** Begin INFORMATION SHOWN **
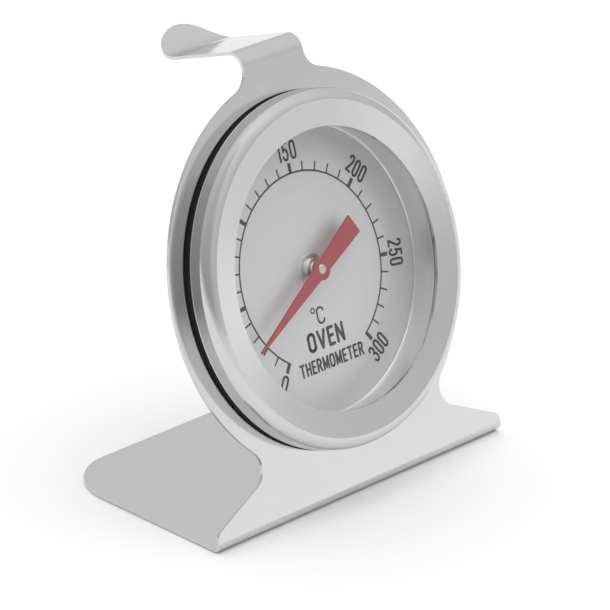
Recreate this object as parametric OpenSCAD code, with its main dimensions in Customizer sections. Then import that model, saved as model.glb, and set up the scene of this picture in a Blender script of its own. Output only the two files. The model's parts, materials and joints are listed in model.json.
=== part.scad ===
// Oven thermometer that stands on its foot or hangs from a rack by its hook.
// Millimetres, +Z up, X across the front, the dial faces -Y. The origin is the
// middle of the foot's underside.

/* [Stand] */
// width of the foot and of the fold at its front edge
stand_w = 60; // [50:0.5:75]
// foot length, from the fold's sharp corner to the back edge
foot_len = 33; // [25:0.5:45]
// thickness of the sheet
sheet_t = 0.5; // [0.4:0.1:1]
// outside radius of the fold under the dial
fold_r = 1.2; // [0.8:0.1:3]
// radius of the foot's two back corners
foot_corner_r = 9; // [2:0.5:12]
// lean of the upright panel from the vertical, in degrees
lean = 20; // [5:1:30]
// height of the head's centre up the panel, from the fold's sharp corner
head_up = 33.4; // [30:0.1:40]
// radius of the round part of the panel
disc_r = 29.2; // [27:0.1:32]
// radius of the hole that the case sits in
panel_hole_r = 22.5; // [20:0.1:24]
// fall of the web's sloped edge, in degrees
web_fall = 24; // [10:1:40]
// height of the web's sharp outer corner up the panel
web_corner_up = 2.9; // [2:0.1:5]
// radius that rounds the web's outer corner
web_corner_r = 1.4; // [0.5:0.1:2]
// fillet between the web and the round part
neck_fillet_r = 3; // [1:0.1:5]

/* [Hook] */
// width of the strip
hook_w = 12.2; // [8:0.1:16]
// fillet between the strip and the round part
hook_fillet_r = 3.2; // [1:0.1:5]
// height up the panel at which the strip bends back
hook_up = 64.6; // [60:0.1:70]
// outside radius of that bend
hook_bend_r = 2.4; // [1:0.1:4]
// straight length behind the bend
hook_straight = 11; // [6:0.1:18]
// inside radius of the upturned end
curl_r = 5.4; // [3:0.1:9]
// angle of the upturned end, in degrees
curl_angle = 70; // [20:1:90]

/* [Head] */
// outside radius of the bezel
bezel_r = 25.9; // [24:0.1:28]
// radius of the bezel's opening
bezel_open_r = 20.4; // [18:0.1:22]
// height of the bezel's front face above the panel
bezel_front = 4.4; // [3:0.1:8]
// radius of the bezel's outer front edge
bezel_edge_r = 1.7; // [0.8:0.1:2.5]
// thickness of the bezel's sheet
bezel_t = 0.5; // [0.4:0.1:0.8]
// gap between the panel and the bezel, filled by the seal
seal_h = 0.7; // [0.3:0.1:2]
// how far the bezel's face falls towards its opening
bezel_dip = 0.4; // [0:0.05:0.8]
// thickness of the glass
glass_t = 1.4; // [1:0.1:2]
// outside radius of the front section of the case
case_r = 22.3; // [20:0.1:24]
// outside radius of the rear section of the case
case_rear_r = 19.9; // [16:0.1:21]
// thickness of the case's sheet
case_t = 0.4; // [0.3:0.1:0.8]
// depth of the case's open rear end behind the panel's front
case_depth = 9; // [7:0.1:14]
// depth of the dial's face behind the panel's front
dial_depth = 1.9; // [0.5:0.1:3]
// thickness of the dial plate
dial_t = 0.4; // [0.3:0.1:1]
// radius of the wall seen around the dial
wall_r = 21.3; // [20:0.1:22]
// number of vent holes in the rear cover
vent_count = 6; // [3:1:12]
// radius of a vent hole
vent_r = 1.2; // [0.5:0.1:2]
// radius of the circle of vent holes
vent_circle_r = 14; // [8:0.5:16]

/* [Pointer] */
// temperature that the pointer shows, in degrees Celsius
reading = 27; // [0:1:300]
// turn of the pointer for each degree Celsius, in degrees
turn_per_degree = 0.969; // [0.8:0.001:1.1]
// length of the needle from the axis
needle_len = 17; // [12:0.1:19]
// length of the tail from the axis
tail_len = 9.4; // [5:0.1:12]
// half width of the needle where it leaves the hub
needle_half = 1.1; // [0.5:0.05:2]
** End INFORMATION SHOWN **
• [YOUR GOAL]:
Each line of the listing above should be output exactly.

• [SOLUTION FOR THIS TASK]:
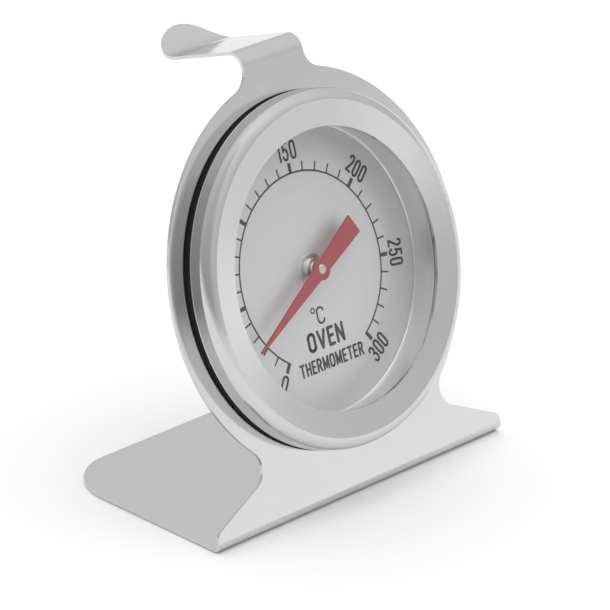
Recreate this object as parametric OpenSCAD code, with its main dimensions in Customizer sections. Then import that model, saved as model.glb, and set up the scene of this picture in a Blender script of its own. Output only the two files. The model's parts, materials and joints are listed in model.json.
=== part.scad ===
// Oven thermometer that stands on its foot or hangs from a rack by its hook.
// Millimetres, +Z up, X across the front, the dial faces -Y. The origin is the
// middle of the foot's underside.

/* [Stand] */
// width of the foot and of the fold at its front edge
stand_w = 60; // [50:0.5:75]
// foot length, from the fold's sharp corner to the back edge
foot_len = 33; // [25:0.5:45]
// thickness of the sheet
sheet_t = 0.5; // [0.4:0.1:1]
// outside radius of the fold under the dial
fold_r = 1.2; // [0.8:0.1:3]
// radius of the foot's two back corners
foot_corner_r = 9; // [2:0.5:12]
// lean of the upright panel from the vertical, in degrees
lean = 20; // [5:1:30]
// height of the head's centre up the panel, from the fold's sharp corner
head_up = 33.4; // [30:0.1:40]
// radius of the round part of the panel
disc_r = 29.2; // [27:0.1:32]
// radius of the hole that the case sits in
panel_hole_r = 22.5; // [20:0.1:24]
// fall of the web's sloped edge, in degrees
web_fall = 24; // [10:1:40]
// height of the web's sharp outer corner up the panel
web_corner_up = 2.9; // [2:0.1:5]
// radius that rounds the web's outer corner
web_corner_r = 1.4; // [0.5:0.1:2]
// fillet between the web and the round part
neck_fillet_r = 3; // [1:0.1:5]

/* [Hook] */
// width of the strip
hook_w = 12.2; // [8:0.1:16]
// fillet between the strip and the round part
hook_fillet_r = 3.2; // [1:0.1:5]
// height up the panel at which the strip bends back
hook_up = 64.6; // [60:0.1:70]
// outside radius of that bend
hook_bend_r = 2.4; // [1:0.1:4]
// straight length behind the bend
hook_straight = 11; // [6:0.1:18]
// inside radius of the upturned end
curl_r = 5.4; // [3:0.1:9]
// angle of the upturned end, in degrees
curl_angle = 70; // [20:1:90]

/* [Head] */
// outside radius of the bezel
bezel_r = 25.9; // [24:0.1:28]
// radius of the bezel's opening
bezel_open_r = 20.4; // [18:0.1:22]
// height of the bezel's front face above the panel
bezel_front = 4.4; // [3:0.1:8]
// radius of the bezel's outer front edge
bezel_edge_r = 1.7; // [0.8:0.1:2.5]
// thickness of the bezel's sheet
bezel_t = 0.5; // [0.4:0.1:0.8]
// gap between the panel and the bezel, filled by the seal
seal_h = 0.7; // [0.3:0.1:2]
// how far the bezel's face falls towards its opening
bezel_dip = 0.4; // [0:0.05:0.8]
// thickness of the glass
glass_t = 1.4; // [1:0.1:2]
// outside radius of the front section of the case
case_r = 22.3; // [20:0.1:24]
// outside radius of the rear section of the case
case_rear_r = 19.9; // [16:0.1:21]
// thickness of the case's sheet
case_t = 0.4; // [0.3:0.1:0.8]
// depth of the case's open rear end behind the panel's front
case_depth = 9; // [7:0.1:14]
// depth of the dial's face behind the panel's front
dial_depth = 1.9; // [0.5:0.1:3]
// thickness of the dial plate
dial_t = 0.4; // [0.3:0.1:1]
// radius of the wall seen around the dial
wall_r = 21.3; // [20:0.1:22]
// number of vent holes in the rear cover
vent_count = 6; // [3:1:12]
// radius of a vent hole
vent_r = 1.2; // [0.5:0.1:2]
// radius of the circle of vent holes
vent_circle_r = 14; // [8:0.5:16]

/* [Pointer] */
// temperature that the pointer shows, in degrees Celsius
reading = 27; // [0:1:300]
// turn of the pointer for each degree Celsius, in degrees
turn_per_degree = 0.969; // [0.8:0.001:1.1]
// length of the needle from the axis
needle_len = 17; // [12:0.1:19]
// length of the tail from the axis
tail_len = 9.4; // [5:0.1:12]
// half width of the needle where it leaves the hub
needle_half = 1.1; // [0.5:0.05:2]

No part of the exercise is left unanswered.